In some on-going research on linguistic features relating to clinical diagnosis and tracking, we've been looking at "lexical diversity". It's easy to measure the rate of vocabulary display — you can just use a type-token graph, which shows the count of distinct words ("types") against the count of total words ("tokens"). It's less obvious how to turn such a curve into a single number that can be compared across sources — for a survey of some alternative measures, see e.g. Scott Jarvis, "Short texts, best-fitting curves and new measures of lexical diversity", Language Testing 2002; and for the measure that we've settled on, see Michael Covington and Joe McFall, "Cutting the Gordian knot: The moving-average type–token ratio (MATTR)", Journal of quantitative linguistics 2010. More on that later.

For now, I want to make a point that depends only on type-token graphs. Over time, I've accumulated a small private digital corpus of more than 100 English-language fiction titles, from Tristram Shandy forward to 2019. It's clear that different authors have different characteristic rates of vocabulary display, and for today's post, I want to present the authors in my collection with the highest and lowest characteristic rates.

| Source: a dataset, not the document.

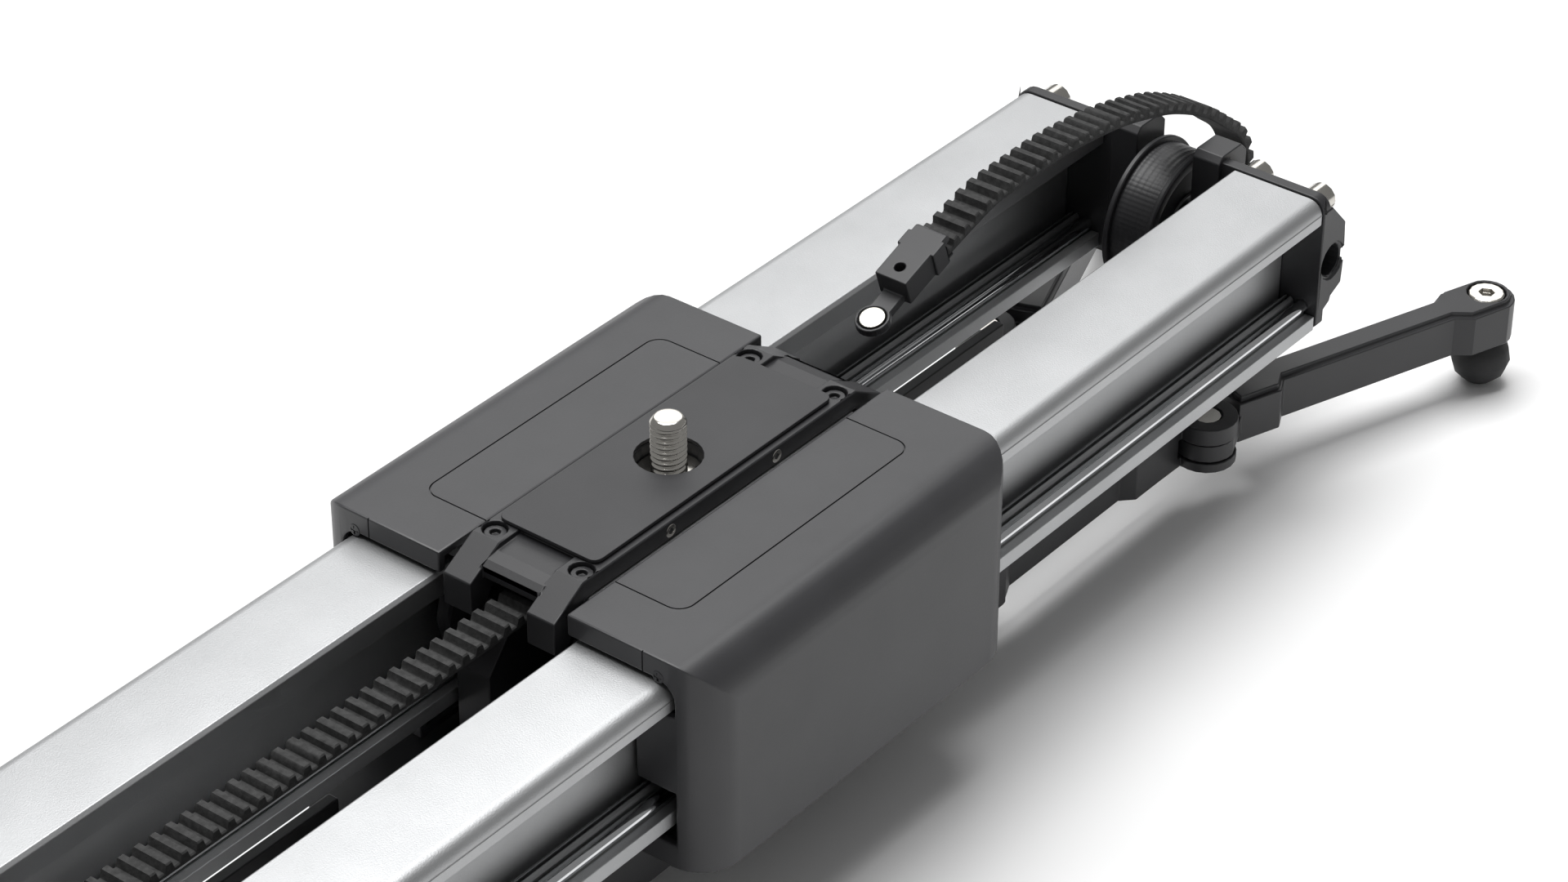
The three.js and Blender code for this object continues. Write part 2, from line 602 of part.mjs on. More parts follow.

Thomas Pynchon registers the highest rates, and Ernest Hemingway the lowest:

The unfolding of the type-token graph depends on the author's style, but also on changes in topic introducing new words. So it's worth comparing the same plots after randomly permuting each book's words:

The type-token plots for the randomly-permuted texts are smoother, but otherwise similar. We can see a more articulated effect of differences due to changing style and topic by comparing Hemingway with the Bible:

Note: In analyzing the King James Bible, I removed the verse numbers, so that

01:001:001 In the beginning God created the heaven and the earth. 01:001:002 And the earth was without form, and void; and darkness was upon the face of the deep. And the Spirit of God moved upon the face of the waters. 01:001:003 And God said, Let there be light: and there was light. 01:001:004 And God saw the light, that it was good: and God divided the light from the darkness. 01:001:005 And God called the light Day, and the darkness he called Night. And the evening and the morning were the first day.

becomes

In the beginning God created the heaven and the earth. And the earth was without form, and void; and darkness was upon the face of the deep. And the Spirit of God moved upon the face of the waters. And God said, Let there be light: and there was light. And God saw the light, that it was good: and God divided the light from the darkness. And God called the light Day, and the darkness he called Night. And the evening and the morning were the first day.